Haliday died on the 14th of September, 1866 of an illness exacerbated by a sea voyage. He left a request that no gravestone be set up over his remains but his wife erected a stone tablet to his memory on a wall of the adjoining ruined church in Carrickbrennan graveyard (pictured left) before her own death in1868. In the 1990s we ran survey of the Grave Yard with our Transition classes and the then Librarian Jane Doyle. Some of the findings can still be found here

Old School in Eblana Avenue

CBC Monkstown Park

On January 1st. 1857, the Christian Brothers opened a school at Eblana Avenue in Dun Laoghaire. This was just ten years after the Great Famine and emigration was rife. The school at Eblana prospered to a extent that it became impossible to accommodate both primary and secondary departments in the 19th. Century buildings. Accordingly, in 1949 the Brothers purchased the nearby estate of Monkstown Park, which had been most recently occupied by a Protestant school. The secondary department, with the exception of the commercial stream, moved to the house at Monkstown in 1950, and extended the neo-classical house built by Charles Haliday in 1843. In 1987 the school was further extended to include new offices, cafeteria, staff room and technology department.
Our latest addition is the Edmund Rice Oratory, opened in 1994.

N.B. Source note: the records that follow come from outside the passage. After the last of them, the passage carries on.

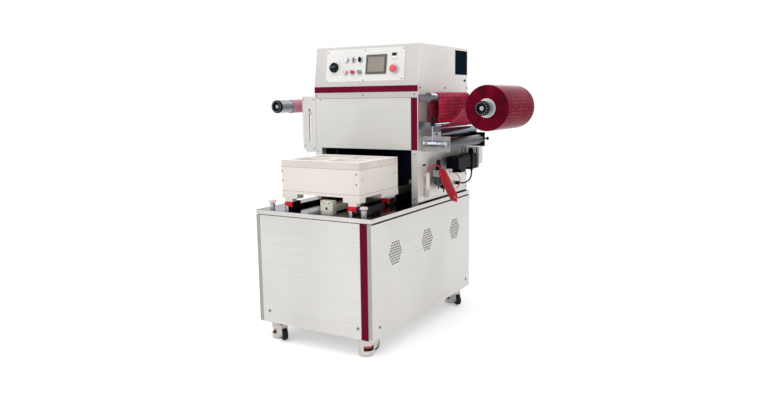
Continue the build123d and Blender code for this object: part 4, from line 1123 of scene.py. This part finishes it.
# Bars as X, height over the table and radius. SLACK is the point that bends the film's slack run
WRAP_LIFT = 1.3
LOW_BAR = (415, 418, 12.5)
TOP_BAR = (380, 564, 24)
ROLL_REACH = 117.5 + WRAP_LIFT
PLY_REACH = 18
LEAVE_ROLL = math.radians(158)
MEET_BAR = math.radians(302)
SLACK = (524, 452)
SLOT_HEIGHT = 414


def arc(centre, radius, first, last, count):
    """Points on a circle in X and height from one angle to another, in degrees."""
    angle = np.radians(np.linspace(first, last, count))
    return np.stack((centre[0] + radius * np.cos(angle), centre[1] + radius * np.sin(angle)), -1)


def line(first, last, count):
    """Points on a straight run, ends left out."""
    share = np.linspace(0, 1, count + 2)[1:-1, None]
    return np.asarray(first) * (1 - share) + np.asarray(last) * share


def web_path():
    """The film's path in X and height: off the roll, a slack run (a quadratic curve, start (1 - t)^2 +
    2 slack t (1 - t) + end t^2), round the low bar, up, over the top bar and down to the slot in the wall."""
    low = LOW_BAR[2] + WRAP_LIFT
    start = np.array(UNWIND) + ROLL_REACH * np.array((math.cos(LEAVE_ROLL), math.sin(LEAVE_ROLL)))
    under = np.array(LOW_BAR[:2]) + low * np.array((math.cos(MEET_BAR), math.sin(MEET_BAR)))
    share = np.linspace(0, 1, 26)[:-1, None]
    run = start * (1 - share) ** 2 + np.array(SLACK) * 2 * share * (1 - share) + under * share**2
    top = TOP_BAR[2] + WRAP_LIFT
    parts = [run, arc(LOW_BAR, low, math.degrees(MEET_BAR), 180, 12)]
    left = (LOW_BAR[0] - low, LOW_BAR[1])
    right = (TOP_BAR[0] + top, TOP_BAR[1])
    inner = (TOP_BAR[0] - top, TOP_BAR[1])
    bend = (HALF_HEAD, SLOT_HEIGHT + PLY_REACH)
    bend_start = (HALF_HEAD + PLY_REACH, SLOT_HEIGHT + PLY_REACH)
    parts += [line(left, right, 16), arc(TOP_BAR, top, 0, 180, 22), line(inner, bend_start, 16)]
    parts.append(arc(bend, PLY_REACH, 0, -90, 8))
    parts.append(line((HALF_HEAD, SLOT_HEIGHT), (HALF_HEAD - 6, SLOT_HEIGHT), 1))
    return np.vstack(parts)


def film_web():
    """Thin film: the path carried along Y, with a slight flutter of the free edges, sin waves that fade
    inwards by exp(-10 d)."""
    path = web_path()
    count = 42
    share = np.linspace(0, 1, len(path))
    rows, columns = np.meshgrid(share, np.linspace(0, 1, count), indexing="ij")
    fade = 1.6 * np.exp(-10 * np.minimum(columns, 1 - columns))
    flutter = fade * np.sin(rows * 46) * np.sin(rows * math.pi)
    x = path[:, :1] + np.maximum(flutter, -0.6)
    y = FILM_FRONT + (FILM_BACK - FILM_FRONT) * columns
    points = above(x, y, path[:, 1:]).reshape(-1, 3)
    faces = grid_faces(len(path), count)
    length = run_lengths(path) / 1000
    along = np.broadcast_to(length[:, None], y.shape)
    uv_points = np.stack(((y - FILM_FRONT) / 1000, along), -1).reshape(-1, 2)
    web = new_piece("film_run", points, faces, film_print, "root", uv=uv_points[faces.ravel()], weld=0)
    thicken(web, 0.0003, 0)
    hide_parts("film_web")


film_web()

guide_low, guide_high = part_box("film_guides")
ARM = 0.0085


def arm_faces(centres, normals):
    """1 on the arms at both ends of the bars, 8 mm thick along Y."""
    front = centres[:, 1] < guide_low[1] + ARM
    back = centres[:, 1] > guide_high[1] - ARM
    return (front | back).astype(int)


dress("film_guides", [chrome, arm_metal], 0.5, arm_faces)
dress("feed_roller", dark_roller, 0.8)
dress("guide_roller", roller_steel, 0.8)
dress("tension_roller", aluminium, 0.5)

LEVER_HEIGHT = 323
LEVER_KNOB = 91
dress(
    "clamp_lever",
    [chrome, black_plastic],
    0.5,
    lambda centres, normals: centres[:, 2] * 1000 > TABLE + LEVER_HEIGHT + LEVER_KNOB,
)
bolt_head = [(0, 0), (4.5, 0), (4.5, 14), (9, 14), (10, 15), (10, 21), (8.5, 23), (0, 23)]
turned_piece("nip_bolt", bolt_head, 24, (1, 0, 0), above(495.8, 1034, 325), black_plastic)
washer = [(9.5, 0), (15, 0), (15, 3), (9.5, 3), (9.5, 0)]
turned_piece("lever_washer", washer, 40, (-1, 0, 0), above(379, 514, LEVER_HEIGHT), black_plastic)
dress("gearmotor", black_paint, 1.2)


def fitting_faces(centres, normals):
    """Silver regulator body, smoked bowls, black knob, pale meter tube in a silver holder, black gland,
    grey ports."""
    x, y, height = in_drawing(centres)
    height = height - TABLE
    numbers = np.zeros(len(centres))
    regulator = (y > 650) & (y < 790)
    numbers[regulator & (height < 134.9)] = 1
    numbers[regulator & (y > 732) & (height < 134.9)] = 2
    numbers[regulator & (height > 169)] = 2
    meter = np.hypot(x - METER_X, y - METER_Y) < 11.4
    numbers[meter & (height > 73) & (height < 146)] = 3
    numbers[y > 985] = 2
    return numbers


dress("air_fittings", [aluminium, smoke_bowl, black_plastic, tube_glass], 0.6, fitting_faces)


# Floor, light and background


def add_stage():
    """Pale floor, a white world that only seen and mirrored rays meet at full strength, and soft lamps."""
    floor = add_object("floor", bpy.data.meshes.new("floor"))
    span = 40
    corners = [(-span, -span, 0), (span, -span, 0), (span, span, 0), (-span, span, 0)]
    floor.data.from_pydata(corners, [], [(0, 1, 2, 3)])
    finish = Finish("pale_floor")
    speck = finish.noise((3, 3, 3))
    finish.set(Base_Color=finish.mix(speck, linear(247, 247, 247), linear(252, 252, 252)), Roughness=0.75)
    finish.set(Emission_Color=(1, 1, 1, 1))
    path = finish.node("ShaderNodeLightPath")
    seen = path.outputs["Is Camera Ray"]
    for kind in ("Is Transmission Ray", "Is Glossy Ray"):
        seen = finish.sums("MAXIMUM", seen, path.outputs[kind])
    finish.set(Emission_Strength=finish.sums("MULTIPLY", seen, 0.3))
    floor.data.materials.append(finish.material)

    world = bpy.data.worlds.new("studio")
    bpy.context.scene.world = world
    world.use_nodes = True
    tree = world.node_tree
    background = tree.nodes["Background"]
    background.inputs["Color"].default_value = (1, 1, 1, 1)
    rays = tree.nodes.new("ShaderNodeLightPath")
    seen = rays.outputs["Is Camera Ray"]
    for kind in ("Is Transmission Ray", "Is Glossy Ray"):
        greater = tree.nodes.new("ShaderNodeMath")
        greater.operation = "MAXIMUM"
        tree.links.new(seen, greater.inputs[0])
        tree.links.new(rays.outputs[kind], greater.inputs[1])
        seen = greater.outputs[0]
    strength = tree.nodes.new("ShaderNodeMapRange")
    strength.inputs["To Min"].default_value = 0.72
    strength.inputs["To Max"].default_value = 1.0
    tree.links.new(seen, strength.inputs["Value"])
    tree.links.new(strength.outputs["Result"], background.inputs["Strength"])

    lamps = {
        "key_lamp": ((-2.0, -3.6, 3.8), 4.5, 55),
        "side_lamp": ((3.8, -1.6, 2.4), 3.0, 11),
        "top_lamp": ((0.2, -0.6, 4.4), 3.6, 34),
        "back_lamp": ((0.5, 4.4, 3.0), 3.4, 24),
    }
    for name, (place, size, power) in lamps.items():
        data = bpy.data.lights.new(name, "AREA")
        data.shape = "SQUARE"
        data.size = size
        data.energy = power
        lamp = add_object(name, data)
        lamp.location = place
        aim = Vector((0, 0, 0.8)) - Vector(place)
        lamp.rotation_euler = aim.to_track_quat("-Z", "Y").to_euler()


add_stage()
bpy.context.scene.view_settings.view_transform = "Standard"
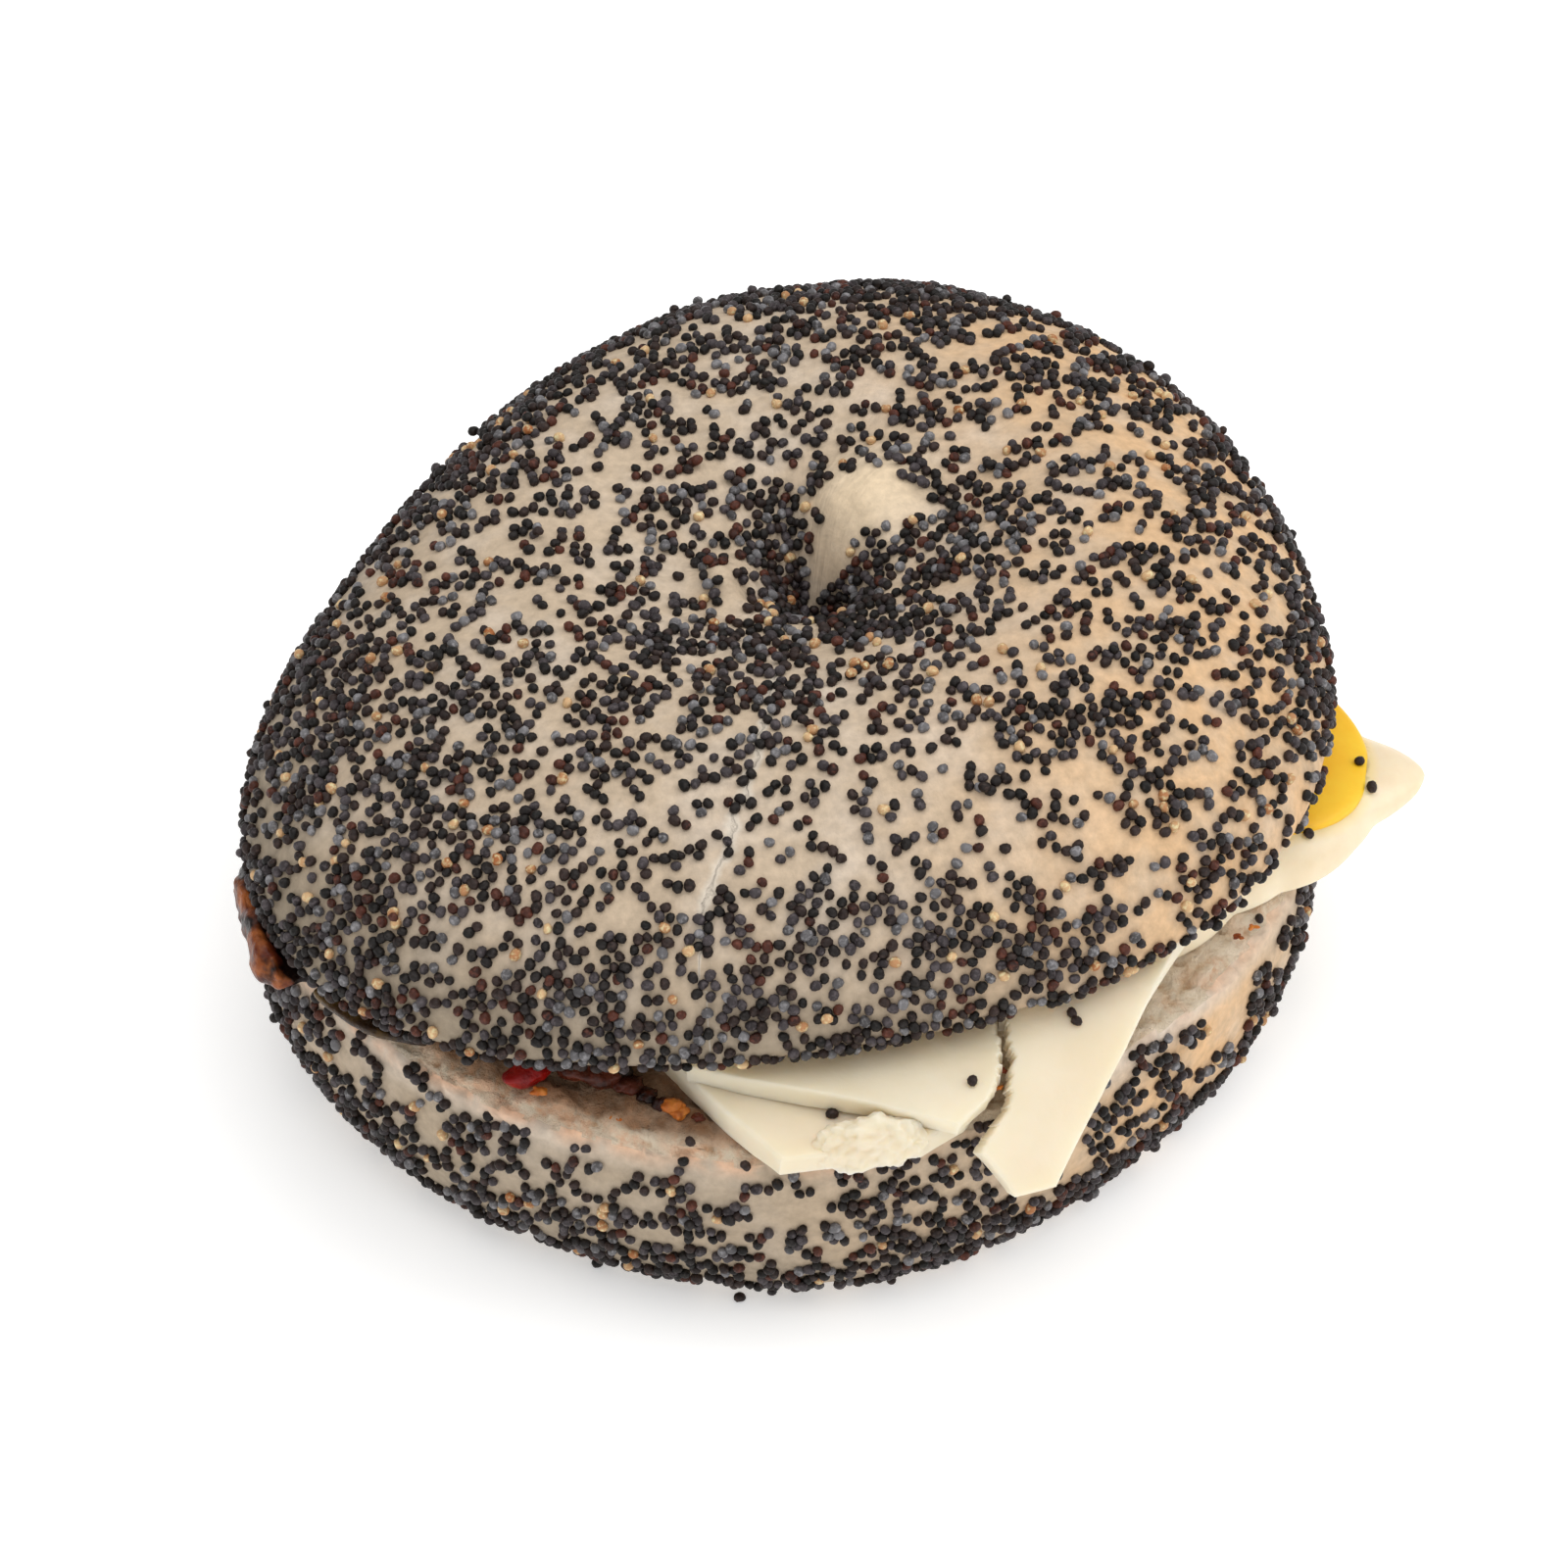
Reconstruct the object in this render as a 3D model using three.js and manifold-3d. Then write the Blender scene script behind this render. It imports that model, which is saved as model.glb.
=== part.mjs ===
// A poppy seed bagel, cut in two and closed again over cheese, egg, dried tomato and pepper.
//
// Units are millimetres. Z is up, X runs to the right and Y runs away from the side where the cheese
// hangs out. The origin is the middle of the flat spot that the bagel rests on.

import * as THREE from 'three';
import { mergeVertices } from 'three/addons/utils/BufferGeometryUtils.js';
import Module from 'manifold-3d';

const wasm = await Module();
wasm.setup();

// Driving dimensions of the two halves. Each outline is a circle with a few slow waves in it, and each
// push is a round patch of crust that is raised or sunk by its height at its middle.

const HALF_SEGMENTS = 52;
const NEIGHBOUR_GAP = 0.3;

const TOP = {
  radius: 50.5,
  crestShare: 0.5,
  height: 18.8,
  rimTuck: 0.9,
  rimLift: 1.1,
  waves: [
    { lobes: 2, cos: -0.026, sin: 0.053 },
    { lobes: 3, cos: -0.002, sin: -0.056 },
    { lobes: 4, cos: -0.009, sin: 0.002 },
  ],
  pushes: [
    { name: 'wide dimple', x: 1.5, y: -1.5, radius: 24, height: -4.4 },
    { name: 'pit', x: 2.8, y: 0.3, radius: 8, height: -5.4 },
    { name: 'crease', x: 0.6, y: 4.6, radius: 5, height: -2.8 },
    { name: 'end of the crease', x: 1.1, y: 9.5, radius: 5, height: -1.6 },
    { name: 'bulge', x: 6.8, y: 7.2, radius: 8, height: 2.6 },
    { name: 'end of the bulge', x: 11, y: 11, radius: 8, height: 1.2 },
    { name: 'small bump', x: -5.5, y: -0.7, radius: 5, height: 1.3 },
    { name: 'left shoulder', x: -26, y: 20, radius: 20, height: 0.8 },
    { name: 'right shoulder', x: 30, y: 1, radius: 18, height: 0.7 },
  ],
  tiltX: -3.4,
  tiltY: -5.2,
  place: [1.8, 6.9, 26.8],
};

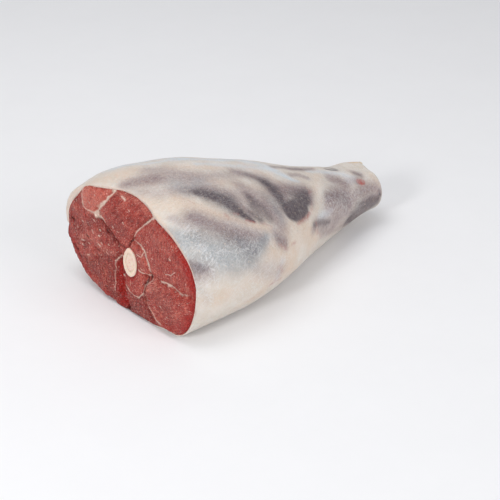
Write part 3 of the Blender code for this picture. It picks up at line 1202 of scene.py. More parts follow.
@dataclass(frozen=True)
class LeanFinish(FleshFinish):
    """Wet red muscle with close grain and pale seams, painted shade in its clefts and pits, and painted
    highlights on its ridges and edges.
    """

    name: str = "raw lean"
    gloss_size: float = 0.003
    wet: float = 0.26
    dry: float = 0.50
    bump_depth: float = 0.0014
    bump_strength: float = 0.75
    specular: float = 0.4
    soak: float = 0.12
    soak_colour: Triple = (1.0, 0.25, 0.18)
    coat: float = 0.10
    coat_rough: float = 0.18
    light: Colour = linear(206, 97, 81)
    middle: Colour = linear(165, 46, 36)
    deep: Colour = linear(114, 15, 10)
    bright: Colour = linear(170, 29, 19)
    # The colour of the painted shade in clefts and pits.
    gap: Colour = linear(70, 8, 6)
    seam: Colour = linear(255, 228, 210)
    # Pale pink of the grain's threads and bundles; the same colour paints highlights on ridges and wet
    # glints.
    grain: Colour = linear(222, 134, 116)
    # The colour of painted glints.
    shine: Colour = linear(248, 206, 192)
    bundle_cells: float = 340.0
    twist_cells: float = 260.0
    twist: float = 0.0016

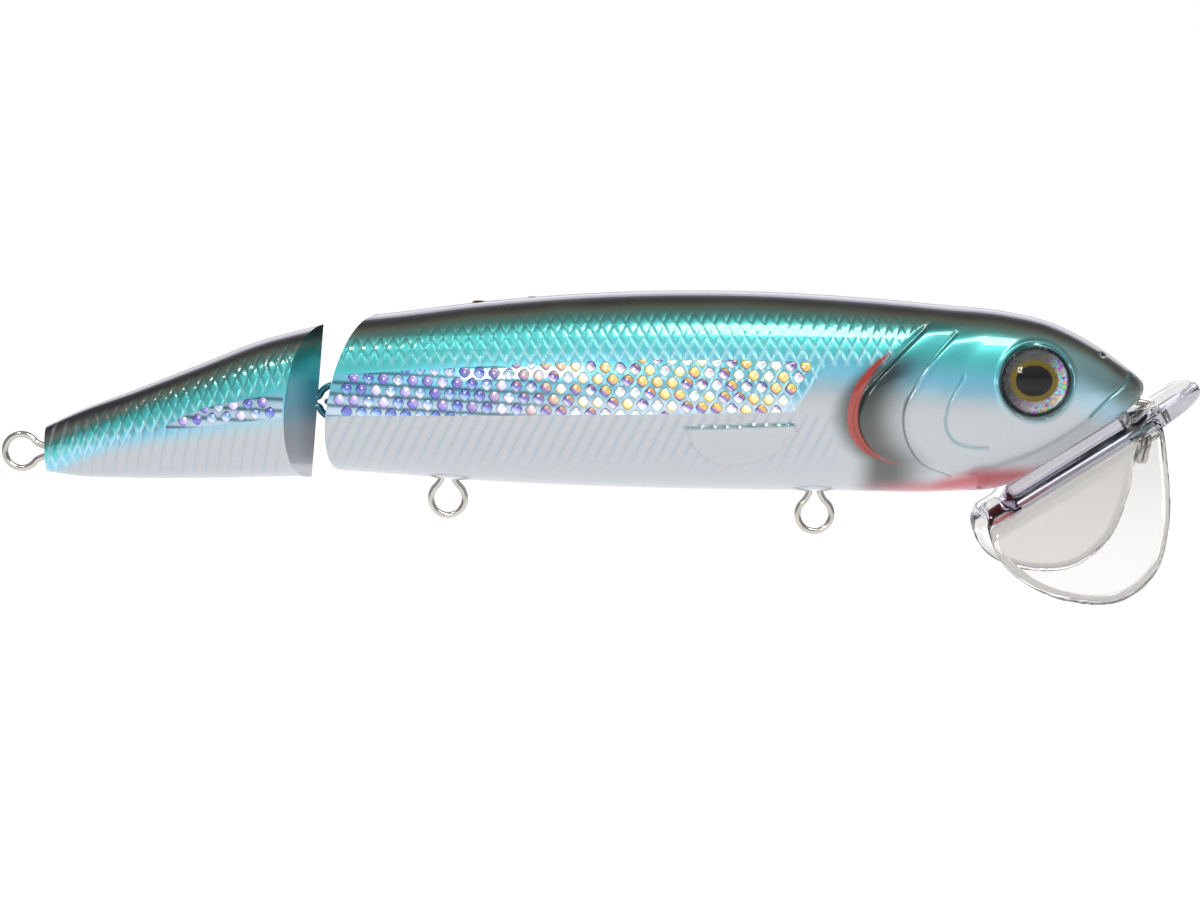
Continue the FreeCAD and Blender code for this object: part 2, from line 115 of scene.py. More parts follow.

This was the origin of CBC Monkstown. The school motto is “Certa Bonum Certamen” (CBC) or “fight the good fight” and the school colours are red, black and yellow. From the start, the boys played Rugby as the main competitive team sport of the school and for a small school have achieved relatively great success, winning the Leinster Senior Cup in 1976 and reaching the finals in 1984 and wining the League Cup at Junior Level in 1998.

Famous past pupils include John O’Shea, well known in Ireland for the charity which he founded (GOAL) along with the playwright; Bernard Farrell, actor; Rory Nolan, footballer; Andy Keogh and Frank McCabe; managing director of Intel in Ireland.